I think my answer to that question is that at least half of the improvement we’ve seen with Miller over the last two seasons is sustainable. He’s not going to hit like an MVP, I don’t believe, but this is a player who always had significant physical upside and seems to have turned a corner over the past eighteen months in terms of getting to that upside and turning it into production. Maybe I’m wrong, but I think Brad Miller is going to be a very, very good hitter over the next few years until age starts to catch up with him.

Finally, the really most important question: if you’re the Cardinals, what do you do about Brad Miller? This is a guy who has been your best hitter — best player period, actually — on a rate basis this season, and he brings a lot of defensive flexibility to the table along with that very impressive bat. The sum of his season is probably going to end up being no more than 200 plate appearances, and what kind of decision can you possibly make about a player in 200 PAs if you weren’t sure what he was from the previous ~2500? Even if we pull in his 130 at-bats in Philadelphia in 2019 and add it to his 2020 track record, we will probably be looking at about half a season’s worth of playing time in which he has been an all-star level player, after being a middling utility infielder for the previous six years.

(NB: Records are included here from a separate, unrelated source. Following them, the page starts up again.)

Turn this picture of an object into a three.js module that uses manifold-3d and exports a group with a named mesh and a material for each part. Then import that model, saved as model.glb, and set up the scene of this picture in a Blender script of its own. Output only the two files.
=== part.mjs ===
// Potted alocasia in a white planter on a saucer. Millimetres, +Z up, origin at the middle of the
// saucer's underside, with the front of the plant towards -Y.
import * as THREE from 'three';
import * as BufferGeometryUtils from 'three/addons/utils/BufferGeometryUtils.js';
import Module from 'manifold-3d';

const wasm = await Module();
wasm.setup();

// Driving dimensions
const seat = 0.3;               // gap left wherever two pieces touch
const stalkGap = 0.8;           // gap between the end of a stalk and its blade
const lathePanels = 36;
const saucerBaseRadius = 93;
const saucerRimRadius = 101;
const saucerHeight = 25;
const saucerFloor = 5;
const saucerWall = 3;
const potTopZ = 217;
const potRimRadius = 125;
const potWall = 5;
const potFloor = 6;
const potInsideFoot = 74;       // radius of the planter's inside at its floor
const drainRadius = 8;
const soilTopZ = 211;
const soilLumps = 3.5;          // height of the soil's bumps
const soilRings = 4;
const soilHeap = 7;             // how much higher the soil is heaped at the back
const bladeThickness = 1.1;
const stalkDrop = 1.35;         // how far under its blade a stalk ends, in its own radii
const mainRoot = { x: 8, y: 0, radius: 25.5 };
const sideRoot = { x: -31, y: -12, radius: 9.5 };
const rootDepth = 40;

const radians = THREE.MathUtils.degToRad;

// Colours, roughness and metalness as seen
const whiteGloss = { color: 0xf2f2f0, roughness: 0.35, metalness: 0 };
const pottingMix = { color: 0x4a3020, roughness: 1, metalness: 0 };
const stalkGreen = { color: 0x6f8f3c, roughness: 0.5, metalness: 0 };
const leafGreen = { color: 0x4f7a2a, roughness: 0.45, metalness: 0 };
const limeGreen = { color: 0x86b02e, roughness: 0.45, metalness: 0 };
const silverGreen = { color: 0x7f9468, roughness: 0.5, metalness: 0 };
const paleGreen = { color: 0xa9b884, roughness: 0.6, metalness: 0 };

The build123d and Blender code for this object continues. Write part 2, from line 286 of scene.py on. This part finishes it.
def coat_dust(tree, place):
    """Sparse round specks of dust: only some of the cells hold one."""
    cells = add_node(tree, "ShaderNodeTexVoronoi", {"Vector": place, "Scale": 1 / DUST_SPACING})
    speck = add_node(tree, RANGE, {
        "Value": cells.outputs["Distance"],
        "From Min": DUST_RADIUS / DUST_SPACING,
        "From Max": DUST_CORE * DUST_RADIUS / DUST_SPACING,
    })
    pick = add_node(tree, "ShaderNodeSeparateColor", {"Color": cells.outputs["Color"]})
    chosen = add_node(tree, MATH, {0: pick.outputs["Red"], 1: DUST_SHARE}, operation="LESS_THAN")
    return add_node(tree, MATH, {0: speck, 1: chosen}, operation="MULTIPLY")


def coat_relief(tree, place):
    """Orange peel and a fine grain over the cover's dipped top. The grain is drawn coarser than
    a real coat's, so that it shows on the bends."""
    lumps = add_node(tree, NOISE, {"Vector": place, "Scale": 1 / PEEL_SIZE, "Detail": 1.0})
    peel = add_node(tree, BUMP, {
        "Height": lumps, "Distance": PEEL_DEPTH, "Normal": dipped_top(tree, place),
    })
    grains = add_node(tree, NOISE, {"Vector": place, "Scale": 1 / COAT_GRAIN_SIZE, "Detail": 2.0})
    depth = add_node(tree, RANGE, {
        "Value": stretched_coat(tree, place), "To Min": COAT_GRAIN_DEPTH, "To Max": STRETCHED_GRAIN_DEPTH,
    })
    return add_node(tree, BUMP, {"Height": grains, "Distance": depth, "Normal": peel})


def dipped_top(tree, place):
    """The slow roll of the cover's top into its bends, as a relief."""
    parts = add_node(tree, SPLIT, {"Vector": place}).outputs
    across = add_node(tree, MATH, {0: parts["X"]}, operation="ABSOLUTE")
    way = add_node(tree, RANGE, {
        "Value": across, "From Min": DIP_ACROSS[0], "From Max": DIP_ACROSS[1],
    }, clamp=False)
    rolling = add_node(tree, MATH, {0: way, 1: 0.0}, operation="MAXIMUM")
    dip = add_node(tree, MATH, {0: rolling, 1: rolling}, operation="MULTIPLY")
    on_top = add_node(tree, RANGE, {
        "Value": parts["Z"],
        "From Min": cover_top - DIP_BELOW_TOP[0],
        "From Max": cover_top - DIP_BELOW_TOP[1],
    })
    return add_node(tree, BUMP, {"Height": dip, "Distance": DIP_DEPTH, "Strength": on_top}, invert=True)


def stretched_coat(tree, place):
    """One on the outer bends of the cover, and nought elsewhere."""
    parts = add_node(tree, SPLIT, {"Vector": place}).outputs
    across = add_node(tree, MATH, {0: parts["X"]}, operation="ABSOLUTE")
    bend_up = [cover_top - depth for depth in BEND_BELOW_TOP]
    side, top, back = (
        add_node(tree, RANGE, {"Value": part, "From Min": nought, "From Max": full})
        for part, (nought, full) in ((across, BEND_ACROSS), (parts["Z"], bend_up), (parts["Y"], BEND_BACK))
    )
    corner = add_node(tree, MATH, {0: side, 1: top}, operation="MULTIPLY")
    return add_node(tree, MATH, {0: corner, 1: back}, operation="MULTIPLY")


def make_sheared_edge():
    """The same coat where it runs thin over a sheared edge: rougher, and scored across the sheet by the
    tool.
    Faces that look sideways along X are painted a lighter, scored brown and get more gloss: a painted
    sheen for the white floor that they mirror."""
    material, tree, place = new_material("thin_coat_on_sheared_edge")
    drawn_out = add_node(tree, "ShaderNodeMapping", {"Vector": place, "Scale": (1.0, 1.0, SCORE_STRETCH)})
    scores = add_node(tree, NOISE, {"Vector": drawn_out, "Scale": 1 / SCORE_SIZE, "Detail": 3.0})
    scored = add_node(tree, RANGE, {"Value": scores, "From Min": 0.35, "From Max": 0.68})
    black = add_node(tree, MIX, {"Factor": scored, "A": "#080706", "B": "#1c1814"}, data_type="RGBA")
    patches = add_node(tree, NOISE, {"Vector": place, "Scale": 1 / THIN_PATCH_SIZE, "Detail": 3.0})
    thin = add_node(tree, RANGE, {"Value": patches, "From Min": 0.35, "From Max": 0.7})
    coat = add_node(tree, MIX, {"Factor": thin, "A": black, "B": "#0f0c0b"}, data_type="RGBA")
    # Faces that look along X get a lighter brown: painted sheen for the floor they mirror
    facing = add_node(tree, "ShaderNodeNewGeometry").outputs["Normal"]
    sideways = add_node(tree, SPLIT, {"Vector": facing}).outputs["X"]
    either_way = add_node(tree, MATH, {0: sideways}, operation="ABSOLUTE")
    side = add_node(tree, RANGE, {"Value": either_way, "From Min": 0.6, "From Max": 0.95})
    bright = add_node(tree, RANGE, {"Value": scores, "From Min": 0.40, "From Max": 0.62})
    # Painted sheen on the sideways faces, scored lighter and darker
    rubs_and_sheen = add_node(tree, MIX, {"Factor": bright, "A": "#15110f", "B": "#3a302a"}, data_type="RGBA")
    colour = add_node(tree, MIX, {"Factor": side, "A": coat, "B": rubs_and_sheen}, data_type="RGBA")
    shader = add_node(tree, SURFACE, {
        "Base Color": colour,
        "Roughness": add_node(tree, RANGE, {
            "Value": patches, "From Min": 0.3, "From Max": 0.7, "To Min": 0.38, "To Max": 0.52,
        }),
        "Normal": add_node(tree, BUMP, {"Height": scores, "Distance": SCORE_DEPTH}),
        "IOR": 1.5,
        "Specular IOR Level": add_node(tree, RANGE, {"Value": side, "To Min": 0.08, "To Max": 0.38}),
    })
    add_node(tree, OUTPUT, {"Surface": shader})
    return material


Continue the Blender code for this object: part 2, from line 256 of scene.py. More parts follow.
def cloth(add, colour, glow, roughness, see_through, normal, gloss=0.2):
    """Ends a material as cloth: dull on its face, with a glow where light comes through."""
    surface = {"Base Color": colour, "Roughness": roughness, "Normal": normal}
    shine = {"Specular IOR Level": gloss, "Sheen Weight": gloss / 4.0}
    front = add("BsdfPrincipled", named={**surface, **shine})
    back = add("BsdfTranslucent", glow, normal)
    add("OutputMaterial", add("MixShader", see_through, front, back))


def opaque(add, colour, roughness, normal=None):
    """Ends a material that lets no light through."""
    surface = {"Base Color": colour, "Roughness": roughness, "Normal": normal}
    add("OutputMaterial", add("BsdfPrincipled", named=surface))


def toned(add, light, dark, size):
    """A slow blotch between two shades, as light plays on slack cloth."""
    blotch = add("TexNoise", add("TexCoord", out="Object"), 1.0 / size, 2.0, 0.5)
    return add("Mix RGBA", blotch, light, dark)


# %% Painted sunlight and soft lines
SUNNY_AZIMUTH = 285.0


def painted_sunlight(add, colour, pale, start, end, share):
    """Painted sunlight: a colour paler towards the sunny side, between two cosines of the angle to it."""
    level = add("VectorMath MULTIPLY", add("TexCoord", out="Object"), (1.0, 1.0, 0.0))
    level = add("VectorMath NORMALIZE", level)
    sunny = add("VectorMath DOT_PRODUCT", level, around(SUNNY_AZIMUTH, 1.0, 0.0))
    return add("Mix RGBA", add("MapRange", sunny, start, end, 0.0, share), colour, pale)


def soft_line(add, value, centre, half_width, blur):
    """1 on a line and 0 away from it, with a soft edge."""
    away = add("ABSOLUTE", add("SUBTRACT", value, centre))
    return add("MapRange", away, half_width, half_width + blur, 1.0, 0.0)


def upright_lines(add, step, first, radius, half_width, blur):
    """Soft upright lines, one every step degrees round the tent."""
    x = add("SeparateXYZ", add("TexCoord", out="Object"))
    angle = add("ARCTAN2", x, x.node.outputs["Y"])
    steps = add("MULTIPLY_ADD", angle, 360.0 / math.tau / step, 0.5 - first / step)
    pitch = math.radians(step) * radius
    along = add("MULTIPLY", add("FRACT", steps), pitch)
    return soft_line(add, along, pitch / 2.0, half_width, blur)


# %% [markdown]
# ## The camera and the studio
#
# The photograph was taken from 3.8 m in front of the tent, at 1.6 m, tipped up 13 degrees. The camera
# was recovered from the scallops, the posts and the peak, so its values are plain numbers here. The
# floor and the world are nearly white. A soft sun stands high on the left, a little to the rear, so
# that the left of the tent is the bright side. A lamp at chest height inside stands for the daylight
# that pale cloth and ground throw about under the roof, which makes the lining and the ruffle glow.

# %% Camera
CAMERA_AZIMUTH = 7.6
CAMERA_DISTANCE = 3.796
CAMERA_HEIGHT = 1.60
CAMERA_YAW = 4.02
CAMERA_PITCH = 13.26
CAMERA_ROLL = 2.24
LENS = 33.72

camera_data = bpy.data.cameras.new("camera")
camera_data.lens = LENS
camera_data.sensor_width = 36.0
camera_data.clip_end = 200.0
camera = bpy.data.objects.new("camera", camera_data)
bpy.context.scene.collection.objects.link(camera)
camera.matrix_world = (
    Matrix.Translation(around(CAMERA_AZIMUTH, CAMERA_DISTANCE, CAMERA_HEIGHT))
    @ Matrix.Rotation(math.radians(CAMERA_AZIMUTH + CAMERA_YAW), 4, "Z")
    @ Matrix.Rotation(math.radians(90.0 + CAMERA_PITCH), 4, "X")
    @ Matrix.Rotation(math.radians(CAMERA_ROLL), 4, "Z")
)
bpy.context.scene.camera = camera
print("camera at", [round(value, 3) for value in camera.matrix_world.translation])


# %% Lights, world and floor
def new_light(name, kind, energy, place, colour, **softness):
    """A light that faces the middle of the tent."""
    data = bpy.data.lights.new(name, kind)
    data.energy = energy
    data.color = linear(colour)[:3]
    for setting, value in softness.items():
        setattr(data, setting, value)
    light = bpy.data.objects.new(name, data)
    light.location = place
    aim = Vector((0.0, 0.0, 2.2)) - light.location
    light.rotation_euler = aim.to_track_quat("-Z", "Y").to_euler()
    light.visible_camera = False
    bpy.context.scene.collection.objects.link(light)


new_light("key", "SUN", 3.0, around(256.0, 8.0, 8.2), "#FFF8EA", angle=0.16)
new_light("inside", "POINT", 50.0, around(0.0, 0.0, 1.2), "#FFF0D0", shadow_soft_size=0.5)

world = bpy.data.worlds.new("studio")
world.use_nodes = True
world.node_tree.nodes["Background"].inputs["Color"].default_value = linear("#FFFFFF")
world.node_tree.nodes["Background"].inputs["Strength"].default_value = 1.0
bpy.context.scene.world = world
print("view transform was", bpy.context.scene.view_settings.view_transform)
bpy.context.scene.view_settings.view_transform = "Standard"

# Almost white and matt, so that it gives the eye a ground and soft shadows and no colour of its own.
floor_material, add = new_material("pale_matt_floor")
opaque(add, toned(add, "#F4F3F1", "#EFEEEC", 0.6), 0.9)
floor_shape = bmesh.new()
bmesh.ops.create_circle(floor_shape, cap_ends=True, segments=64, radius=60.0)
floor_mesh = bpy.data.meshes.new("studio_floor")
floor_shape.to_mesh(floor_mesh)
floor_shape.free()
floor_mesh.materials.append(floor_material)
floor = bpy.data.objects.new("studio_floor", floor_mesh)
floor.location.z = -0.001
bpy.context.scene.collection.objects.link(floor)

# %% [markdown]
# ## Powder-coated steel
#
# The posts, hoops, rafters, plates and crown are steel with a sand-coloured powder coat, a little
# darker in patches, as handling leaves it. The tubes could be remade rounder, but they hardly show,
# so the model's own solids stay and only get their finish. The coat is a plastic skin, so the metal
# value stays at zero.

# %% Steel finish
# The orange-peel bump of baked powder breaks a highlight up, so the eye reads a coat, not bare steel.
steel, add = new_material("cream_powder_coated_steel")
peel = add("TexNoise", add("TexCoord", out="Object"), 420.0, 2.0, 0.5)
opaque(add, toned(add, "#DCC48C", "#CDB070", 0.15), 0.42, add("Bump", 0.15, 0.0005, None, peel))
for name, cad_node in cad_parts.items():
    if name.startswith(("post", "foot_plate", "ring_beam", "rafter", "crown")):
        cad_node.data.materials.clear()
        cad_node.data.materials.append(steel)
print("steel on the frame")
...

And yet, we have seen this story before. Not often, of course, but at least enough times to know how the script goes. I invoked Jose Bautista a bit ago, and he is the patron saint of this sort of mid-career breakout. Josh Donaldson was another, under the same regime. We can complete the Blue Jay trifecta with Edwin Encarnacion, who was a marginally better than league average hitter (with dreadful first base defense), in Cincinnati before exploding into a ~150 wRC+ slugging machine after a couple years in Toronto.

Honestly, I don’t have a good answer to the question of what you do with Brad Miller. Right now, he looks like an even better version of Jedd Gyorko, who served a very valuable role with the Cardinals for a couple years after they acquired him from San Diego. And despite the Cards’ desire to sort through the pieces they have in the minors and figure out their team going forward, Miller is just 30 years old, and should have a couple more seasons of being at near peak physical form before he really starts to hit a decline phase. If you could get three or four more years of this Brad Miller, even if he regresses to about the halfway point between who he has been in 2020 and who he was while he wandered in the wilderness of Seattle and, well, half the other organisations in baseball, then I almost think you have to do it if you’re serious about contending in the short to medium term.